Set exercise:
Restate all of the data exactly.
_____
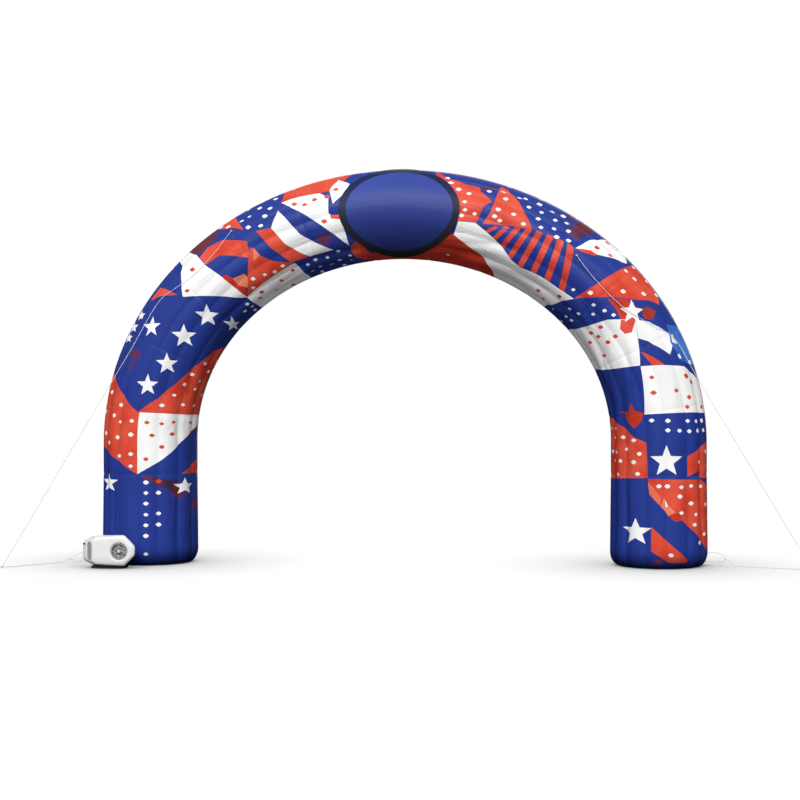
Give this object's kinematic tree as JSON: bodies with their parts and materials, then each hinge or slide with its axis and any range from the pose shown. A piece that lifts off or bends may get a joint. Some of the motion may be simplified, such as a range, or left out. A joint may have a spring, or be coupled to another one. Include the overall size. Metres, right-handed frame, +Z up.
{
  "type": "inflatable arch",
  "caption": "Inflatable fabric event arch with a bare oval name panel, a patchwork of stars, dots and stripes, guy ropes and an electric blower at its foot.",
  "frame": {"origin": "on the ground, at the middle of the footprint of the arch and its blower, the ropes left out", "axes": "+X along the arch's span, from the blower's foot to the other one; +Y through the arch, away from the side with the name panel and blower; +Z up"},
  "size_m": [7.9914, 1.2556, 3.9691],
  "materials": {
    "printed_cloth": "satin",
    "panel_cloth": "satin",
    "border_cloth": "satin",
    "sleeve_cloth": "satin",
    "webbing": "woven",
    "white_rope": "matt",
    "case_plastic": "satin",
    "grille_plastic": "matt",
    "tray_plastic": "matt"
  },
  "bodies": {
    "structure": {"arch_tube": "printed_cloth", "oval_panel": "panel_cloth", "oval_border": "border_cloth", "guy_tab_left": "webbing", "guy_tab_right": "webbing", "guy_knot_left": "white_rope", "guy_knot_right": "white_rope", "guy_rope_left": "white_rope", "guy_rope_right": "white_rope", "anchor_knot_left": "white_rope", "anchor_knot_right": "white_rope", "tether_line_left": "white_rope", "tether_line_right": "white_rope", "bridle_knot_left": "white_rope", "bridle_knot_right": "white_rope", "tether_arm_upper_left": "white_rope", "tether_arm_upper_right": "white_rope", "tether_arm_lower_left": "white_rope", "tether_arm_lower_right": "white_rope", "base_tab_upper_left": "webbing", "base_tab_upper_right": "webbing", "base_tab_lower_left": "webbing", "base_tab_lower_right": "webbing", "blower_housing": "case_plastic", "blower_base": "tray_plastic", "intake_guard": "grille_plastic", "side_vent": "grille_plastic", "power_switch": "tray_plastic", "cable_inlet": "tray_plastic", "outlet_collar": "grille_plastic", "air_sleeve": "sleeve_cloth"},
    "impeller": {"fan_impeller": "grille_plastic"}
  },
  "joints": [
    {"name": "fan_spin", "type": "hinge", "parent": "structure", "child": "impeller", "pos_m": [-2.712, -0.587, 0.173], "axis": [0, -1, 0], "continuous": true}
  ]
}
_____
Complete response:
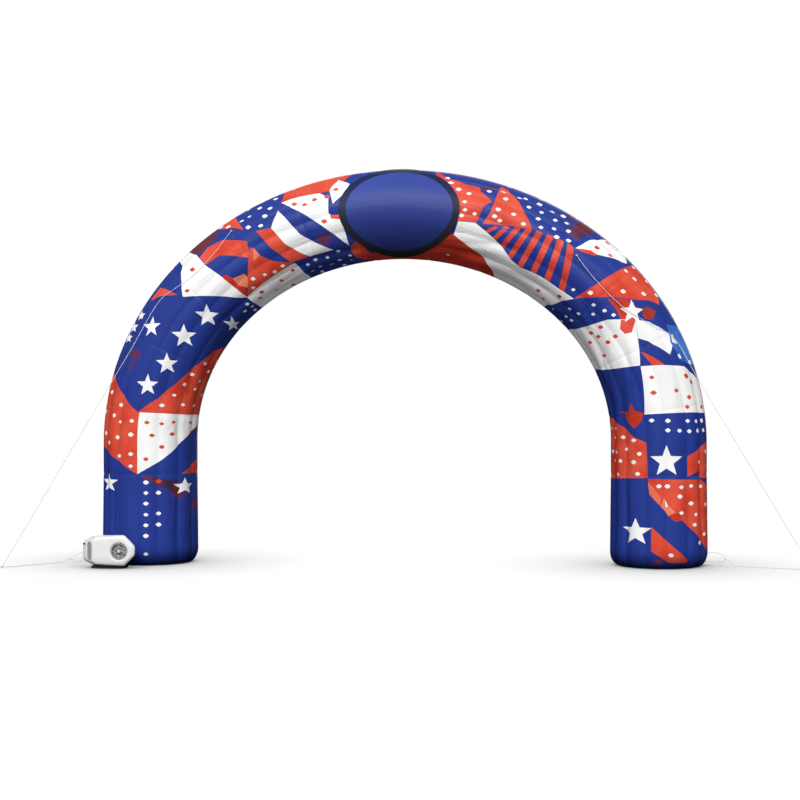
Give this object's kinematic tree as JSON: bodies with their parts and materials, then each hinge or slide with its axis and any range from the pose shown. A piece that lifts off or bends may get a joint. Some of the motion may be simplified, such as a range, or left out. A joint may have a spring, or be coupled to another one. Include the overall size. Metres, right-handed frame, +Z up.
{
  "type": "inflatable arch",
  "caption": "Inflatable fabric event arch with a bare oval name panel, a patchwork of stars, dots and stripes, guy ropes and an electric blower at its foot.",
  "frame": {"origin": "on the ground, at the middle of the footprint of the arch and its blower, the ropes left out", "axes": "+X along the arch's span, from the blower's foot to the other one; +Y through the arch, away from the side with the name panel and blower; +Z up"},
  "size_m": [7.9914, 1.2556, 3.9691],
  "materials": {
    "printed_cloth": "satin",
    "panel_cloth": "satin",
    "border_cloth": "satin",
    "sleeve_cloth": "satin",
    "webbing": "woven",
    "white_rope": "matt",
    "case_plastic": "satin",
    "grille_plastic": "matt",
    "tray_plastic": "matt"
  },
  "bodies": {
    "structure": {"arch_tube": "printed_cloth", "oval_panel": "panel_cloth", "oval_border": "border_cloth", "guy_tab_left": "webbing", "guy_tab_right": "webbing", "guy_knot_left": "white_rope", "guy_knot_right": "white_rope", "guy_rope_left": "white_rope", "guy_rope_right": "white_rope", "anchor_knot_left": "white_rope", "anchor_knot_right": "white_rope", "tether_line_left": "white_rope", "tether_line_right": "white_rope", "bridle_knot_left": "white_rope", "bridle_knot_right": "white_rope", "tether_arm_upper_left": "white_rope", "tether_arm_upper_right": "white_rope", "tether_arm_lower_left": "white_rope", "tether_arm_lower_right": "white_rope", "base_tab_upper_left": "webbing", "base_tab_upper_right": "webbing", "base_tab_lower_left": "webbing", "base_tab_lower_right": "webbing", "blower_housing": "case_plastic", "blower_base": "tray_plastic", "intake_guard": "grille_plastic", "side_vent": "grille_plastic", "power_switch": "tray_plastic", "cable_inlet": "tray_plastic", "outlet_collar": "grille_plastic", "air_sleeve": "sleeve_cloth"},
    "impeller": {"fan_impeller": "grille_plastic"}
  },
  "joints": [
    {"name": "fan_spin", "type": "hinge", "parent": "structure", "child": "impeller", "pos_m": [-2.712, -0.587, 0.173], "axis": [0, -1, 0], "continuous": true}
  ]
}